Sri Lanka started to offload 208 crew members from a second Iranian vessel off its coast yesterday, a day after 87 people were killed and several others still missing after a US submarine strike on an Iranian warship in the same region.
“After detailed discussions with all parties, Sri Lanka has decided to assist the Iranian vessel,” Sri Lankan President Anura Kumara Dissanayake told a Press briefing in Colombo.
The crew being offloaded included 53 officials, 84 cadets, 48 senior sailors and 23 sailors, Dissanayake said. Some crew members would remain on board to help the Sri Lankan Navy navigate the vessel to Trincomalee Port, he added.

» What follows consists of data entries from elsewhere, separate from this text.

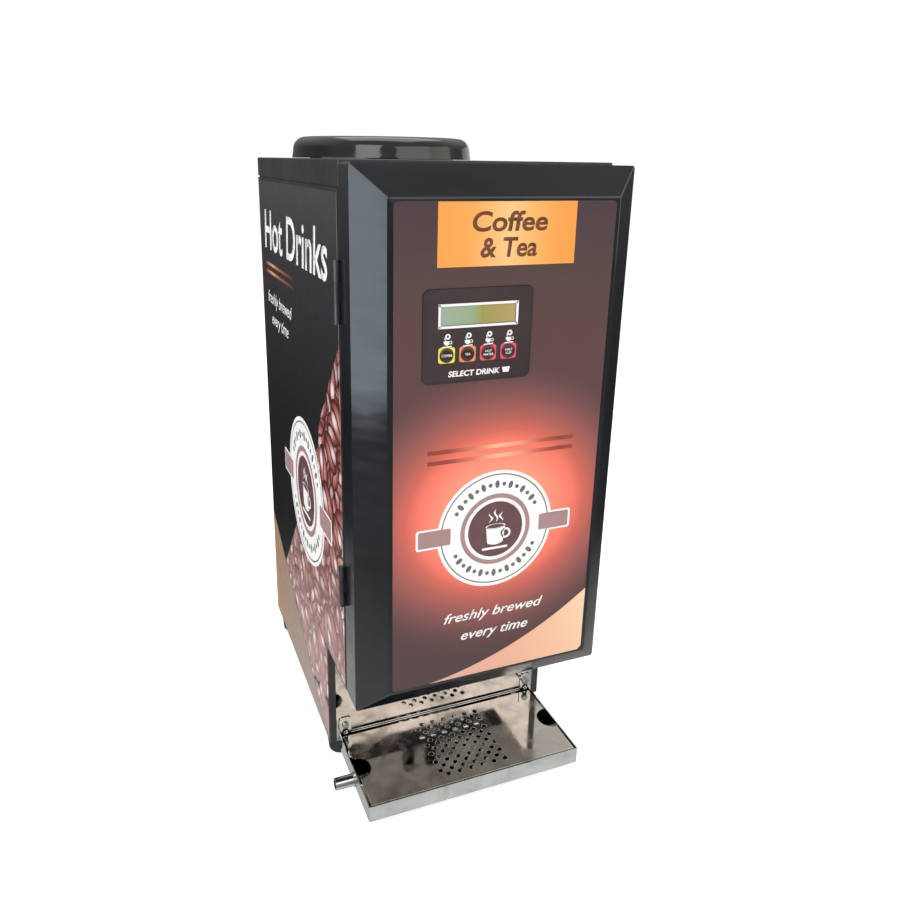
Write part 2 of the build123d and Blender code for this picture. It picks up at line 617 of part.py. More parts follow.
# ---- Tray ----------------------------------------------------------------
def tray_pan():
    half = TRAY_W / 2
    outer = block(-half, half, TRAY_Y0, TRAY_Y1, TRAY_Z, TRAY_TOP)
    outer = fillet(outer.edges().filter_by(Axis.Z) + outer.edges().group_by(Axis.Z)[0], 1.8)
    part = outer - block(
        -half + TRAY_T, half - TRAY_T, TRAY_Y0 + TRAY_T, TRAY_Y1 - TRAY_T, TRAY_Z + TRAY_T, TRAY_TOP + 5
    )
    for x in (-HOOK_X, HOOK_X):
        tab = block(x - TAB_W / 2, x + TAB_W / 2, TRAY_Y1 - TRAY_T, TRAY_Y1, TRAY_TOP - 1, HOOK_Z + 9.0)
        tab = fillet(tab.edges().filter_by(Axis.Y).group_by(Axis.Z)[-1], 4.0)
        narrow = HOOK_R + FIT
        slot = block(x - narrow, x + narrow, TRAY_Y1 - 5, TRAY_Y1 + 5, HOOK_Z - TRAY_LIFT, HOOK_Z)
        slot += rod(narrow, (x, TRAY_Y1 - 5, HOOK_Z), (x, TRAY_Y1 + 5, HOOK_Z))
        low = HOOK_Z - TRAY_LIFT
        slot += rod(HOOK_HEAD_R + SEAT, (x, TRAY_Y1 - 5, low), (x, TRAY_Y1 + 5, low))
        part += tab
        part -= slot
    part -= rod(NIPPLE_R, (-half - 5, NIPPLE_Y, NIPPLE_Z), (-half + 5, NIPPLE_Y, NIPPLE_Z))
    return {"tray_pan": part + drain_nipple()}


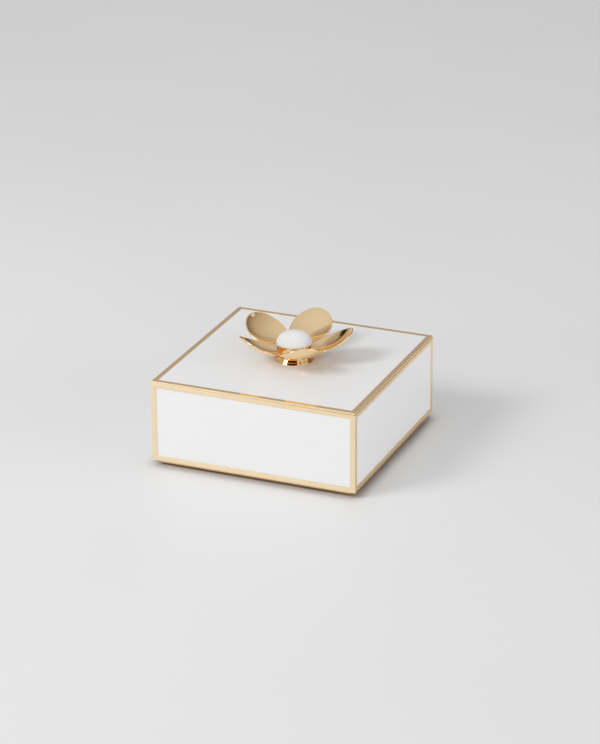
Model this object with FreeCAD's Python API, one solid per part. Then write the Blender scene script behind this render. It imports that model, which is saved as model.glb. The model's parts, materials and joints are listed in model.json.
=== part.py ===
import FreeCAD, Part
import math
import os

from FreeCAD import Vector

# Square vanity trinket box: a gold box with enamel fields, velvet inside, and a lift-off lid
# whose knob is a five-petal flower round a white dome bead.
# Millimetres. Origin: middle of the base, on the surface the box stands on. +Z up, front is -Y.

# ---- driving dimensions -------------------------------------------------------------------

box_width = 120.0            # outside of the square body, along X and along Y

# base
felt_thick = 0.5
felt_inset = 5.0             # from the body's side to the edge of the felt
felt_corner_r = 0.5
base_thick = 2.8
base_inset = 3.8             # the plinth stands in from the body's sides
base_screw_inset = 16.0      # from the body's side to each screw's axis
base_screw_length = 4.0
base_screw_shank_r = 1.25
base_screw_head_r = 2.4
base_screw_head_high = 1.4
base_screw_play = 0.05

# body shell
body_high = 45.8
wall_thick = 2.4
floor_thick = 2.0
edge_round = 0.3
field_edge_round = 0.12      # on the gold edges round every enamel field
top_rail = 2.5               # gold border over each side field
bottom_rail = 3.0
corner_post = 3.0
field_depth = 0.9            # how far a side field is sunk into the wall
enamel_thick = 0.5

# lid
lid_inset = 0.25             # the lid's edge stands in from the body's sides
lid_thick = 1.2
lid_edge_round = 0.2
lid_rim = 2.9                # gold border round the enamel in the lid's top
lid_field_depth = 0.62
board_thick = 4.5            # locating board under the lid
board_play = 0.5             # from the wrapped board to the shell, each side
wrap_thick = 0.8             # velvet round the board
wrap_round = 1.2

# velvet lining inside the body
card_thick = 1.5
card_play = 0.3
pad_thick = 4.0
pad_play = 0.3
pad_round = 2.0
liner_thick = 1.5
liner_drop = 6.0             # from the shell's top edge down to the liners' top edge
liner_play = 0.05

# flower: heights are counted from the lid's top
foot_flange_r = 11.25
foot_flange_high = 1.0
foot_tier_r = 10.2
foot_high = 2.3
foot_lean_deg = 14.0         # how far the foot's two walls lean in as they rise
foot_edge_round = 0.15
hub_neck_r = 6.0
hub_band_r = 8.8
hub_band_low = 5.3           # where the neck's cove meets the band
hub_lip_r = 9.8
hub_lip_high = 0.5
hub_top = 9.0
petal_count = 5
petal_first_deg = 15.0       # direction of petal 1, counted from +X towards +Y
petal_reach = 22.3           # from the flower's axis to the middle of a petal
petal_lift = 9.0             # from the lid's top to the middle of a petal
petal_tilt_deg = 25.0        # rise of a petal from the level, at its middle
petal_half_long = 13.3
petal_half_wide = 12.1
petal_bend_along = 21.5      # radius of a petal's hollow along its length
petal_bend_across = 28.5     # and across it
petal_thick = 0.9
petal_edge_round = 0.4
bead_r = 10.1
bead_high = 7.0
bead_edge_round = 0.5

# fixings of the flower
stem_r = 1.95
stem_hole_r = 2.0
stem_head_r = 3.8
stem_head_high = 2.2
stem_grip = 3.5              # length of the stem screw inside the hub
washer_r = 4.6
washer_thick = 0.8
counterbore_r = 5.0
peg_r = 1.5
peg_hole_r = 1.55
peg_in_hub = 2.4
peg_in_bead = 3.5
glue_gap = 0.1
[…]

The ship was near Colombo, in the country’s exclusive economic zone but outside its maritime boundary, Dissanayake said. “We worked on the stance that this is our humanitarian responsibility,” he told the briefing.
The first ship, IRIS Dena, was sunk on Wednesday, 19 nautical miles off Sri Lanka’s southern port city of Galle, and two freezers had been dispatched to store the 87 bodies recovered from the sea, he added.
Tehran has asked Colombo to help repatriate the bodies, Sri Lanka’s deputy minister for health and mass media, Hansaka Wijemuni, told Reuters.
Iranian Foreign Minister Abbas Araqchi said the warship was struck in international waters without warning, thousands of miles from the Gulf, where US and Israeli forces are striking Iran and Tehran is retaliating with missile and drone attacks.
“The US will bitterly regret the precedent it has set,” Araqchi said in a post on X, adding that the warship was a guest of India’s navy and was carrying almost 130 sailors.
IRIS Dena had taken part in a naval exercise organised by India in the Bay of Bengal from February 18-25 and was on its way back.